También el cubano Alejo Carpentier ha viajado por la historia. «El reino de este mundo» (1949), basado en la revolución de Haití, inspirado en la revolución francesa; «El acoso» (1956), abismada en la dictadura de Machado; «El siglo de las luces» (1962) analiza las repercusiones hispanoamericanas de los movimientos sociales europeos. Podría multiplicarse la cita en la que inciden muchos escritores hispanoamericanos. Insistiendo con mucha fuerza en la idea de la comunicación, la importancia de los viajes. Precisamente por esto y otras muchas acciones, el historiador francés Alain Rouquié, al referirse al mundo histórico americano de habla española lo llama «extremo occidente», que de hecho lo es.

En la historia de España en América no hay ningún enmascaramiento, ni tampoco existe ningún vacío.
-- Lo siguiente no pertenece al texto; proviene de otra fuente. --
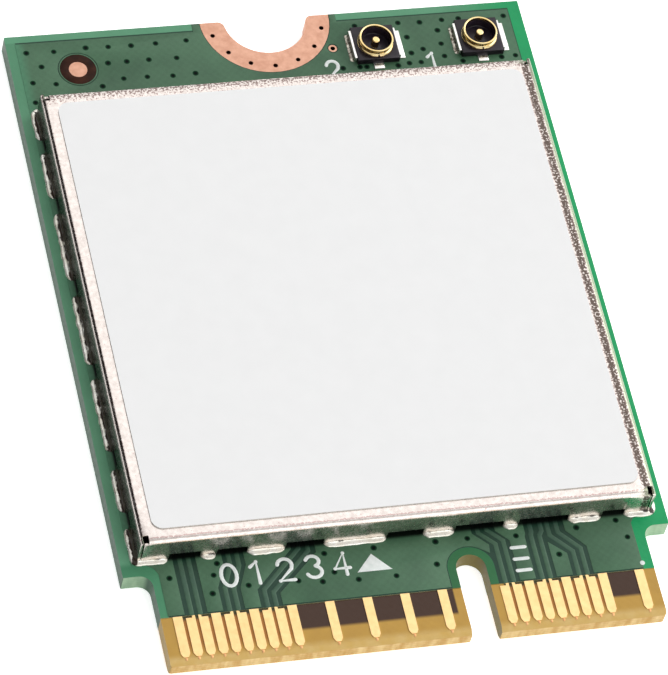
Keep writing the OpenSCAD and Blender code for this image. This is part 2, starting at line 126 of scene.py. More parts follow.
def weld(piece, distance=1e-8, turnOutward=True):
    shape = bmesh.new()
    shape.from_mesh(piece.data)
    bmesh.ops.remove_doubles(shape, verts=shape.verts, dist=distance)
    if turnOutward:
        bmesh.ops.recalc_face_normals(shape, faces=shape.faces)
    shape.to_mesh(piece.data)
    shape.free()


def wear(piece, slot, *replaced):  # what every finished piece of the card needs
    if replaced:
        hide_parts(*replaced)
    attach(piece, "root")


def arc(cx, cy, radius, start, end, steps):
    angles = [math.radians(start + (end - start) * i / steps) for i in range(steps + 1)]
    return [(cx + radius * math.cos(a), cy + radius * math.sin(a)) for a in angles]


def circle(cx, cy, radius, count):
    return arc(cx, cy, radius, 0, 360 - 360 / count, count - 1)


# Materials. Each reads the place on the card in millimetres.

black = (0, 0, 0, 1)


def paint(red, green, blue):  # a screen colour of 0 to 255, as the shaders count it
    def linear(c):
        c /= 255
        return c / 12.92 if c <= 0.04045 else ((c + 0.055) / 1.055) ** 2.4
    return (linear(red), linear(green), linear(blue), 1)


def newFinish(name):
    finish = bpy.data.materials.new(name)
    finish.use_nodes = True
    tree = finish.node_tree
    coords = put(tree, "ShaderNodeTexCoord").outputs["Object"]
    place = put(tree, "ShaderNodeMapping", {"Vector": coords, "Scale": [1 / mm] * 3}).outputs[0]
    return finish, tree.nodes["Principled BSDF"], place


def xyz(vector):
    return put(vector.id_data, "ShaderNodeSeparateXYZ", {0: vector}).outputs


def facing(shader):
    return xyz(put(shader.id_data, "ShaderNodeNewGeometry").outputs["Normal"])


def math2(operation, a, b=0.0):
    return put(treeOf(a, b), "ShaderNodeMath", {0: a, 1: b}, operation=operation).outputs[0]


def times(a, b):
    return math2("MULTIPLY", a, b)


def plus(a, b):
    return math2("ADD", a, b)


def minus(a, b):
    return math2("SUBTRACT", a, b)


def larger(a, b):
    return math2("MAXIMUM", a, b)


def apart(a, b=0.0):  # how far two values lie from each other
    return math2("ABSOLUTE", minus(a, b))


def rise(value, start, end):  # 0 before start, 1 after end
    return put(value.id_data, "ShaderNodeMapRange", {"Value": value, "From Min": start, "From Max": end},
               interpolation_type="SMOOTHSTEP").outputs[0]


def inside(value, low, high, soft=0.04):  # 1 between low and high
    return times(rise(value, low - soft, low + soft), rise(value, high + soft, high - soft))


def between(value, low, high):  # spreads a noise of about 0.3 to 0.7 over low to high
    return put(value.id_data, "ShaderNodeMapRange", {"Value": value, "From Min": 0.3, "From Max": 0.7,
                                                     "To Min": low, "To Max": high}).outputs[0]


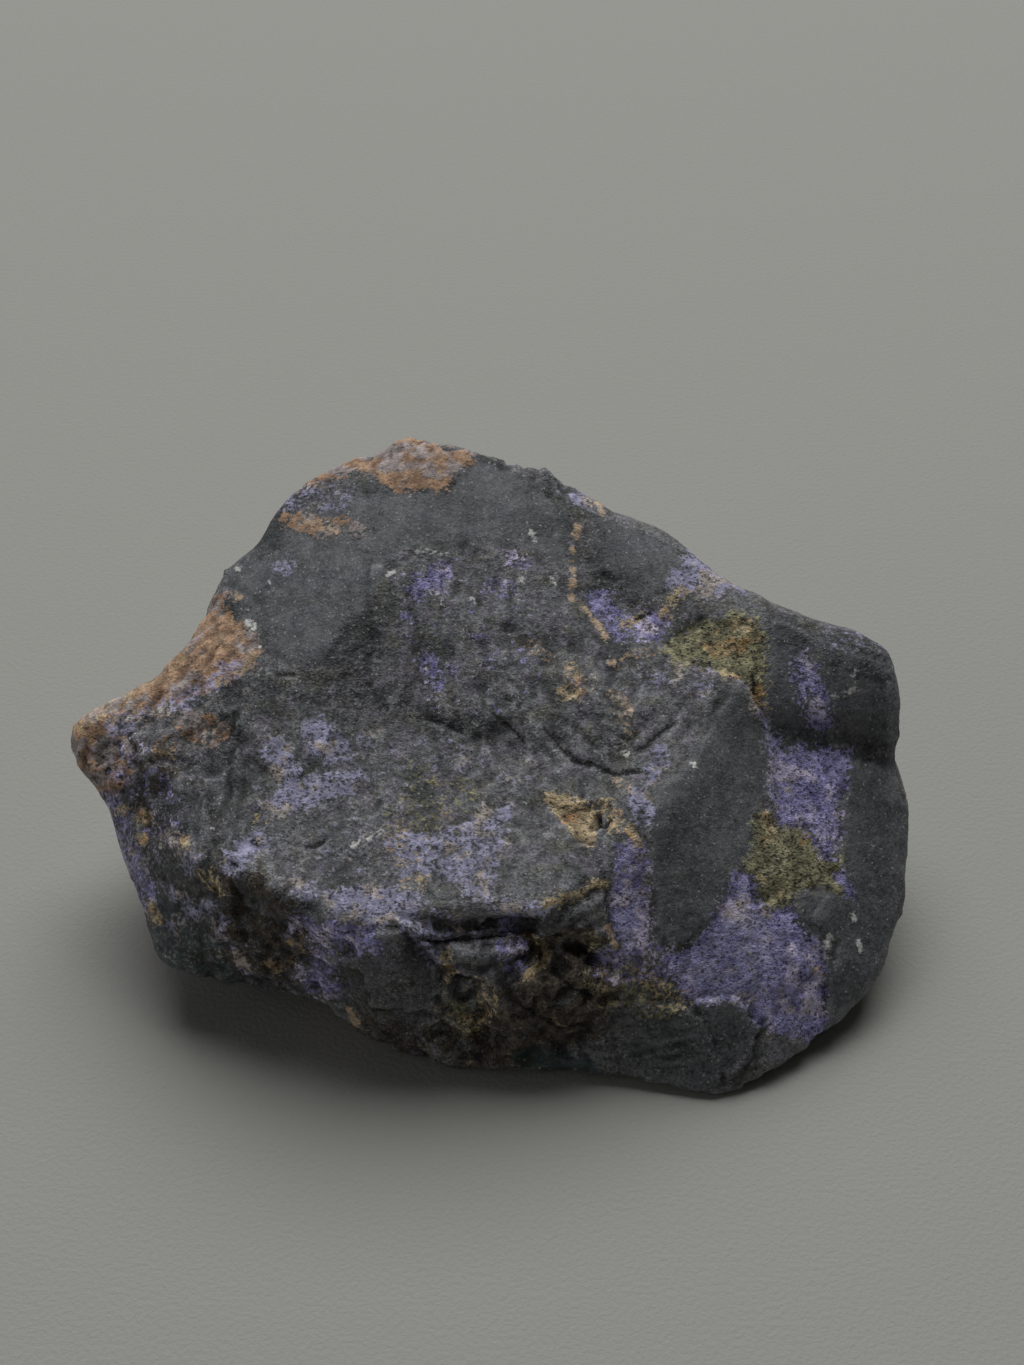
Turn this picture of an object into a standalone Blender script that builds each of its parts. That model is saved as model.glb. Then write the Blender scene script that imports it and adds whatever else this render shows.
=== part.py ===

Hay una extensa e intensa verdad, honrada y objetiva, una historia común que debe considerarse, no como una carga, sino como un orgullo, en cuya frontalidad hay que poner a los españoles que actuaron en la comunicación y el orden que, con especial intensidad, han intervenido en la permanente comunicación desde finales del siglo XV hasta los tiempos presentes.

Intelectuales, profesores, escritores americanos han acudido a España para ensanchar y enriquecer las relaciones culturales, sociales y económicas. En España son innumerables las iniciativas tanto de entidades privadas como sociedades y casinos culturales que han promocionado la creación de revistas, cursos de conferencias y viajes, como, por ejemplo, la Unión Ibero-Americana, o congresos como el Congreso Social y Económico Hispano-Americano de 1900. Así como el interés surgido en universidades, en las que destaca la de Oviedo, donde ganó su primera cátedra Rafael Altamira y Crevea, de Historia General del Derecho Español, en un momento de pesimismo nacional, como consecuencia de la pérdida de Cuba, Puerto Rico y Filipinas (1898) y, en París, la delegación española presidida por el diplomático Eugenio Montero Ríos tenía que aceptar las condiciones humillantes de paz impuestas por Estados Unidos. Altamira, encargado por la Universidad de Oviedo del discurso de apertura del curso académico 1898-1899, lo pronunciaba bajo el título «La Universidad y el Patriotismo», porque en aquellos momentos el problema capital «es el de la Patria... que ha de llevar la necesaria regeneración de nuestro pueblo» y, añadía, «el deber más básico de la Universidad es restaurar el prestigio de nuestra historia». Los viajes de Altamira hicieron conocer el pensamiento español. El gran historiador argentino Ricardo Levene proclamó a Altamira «el maestro de todos».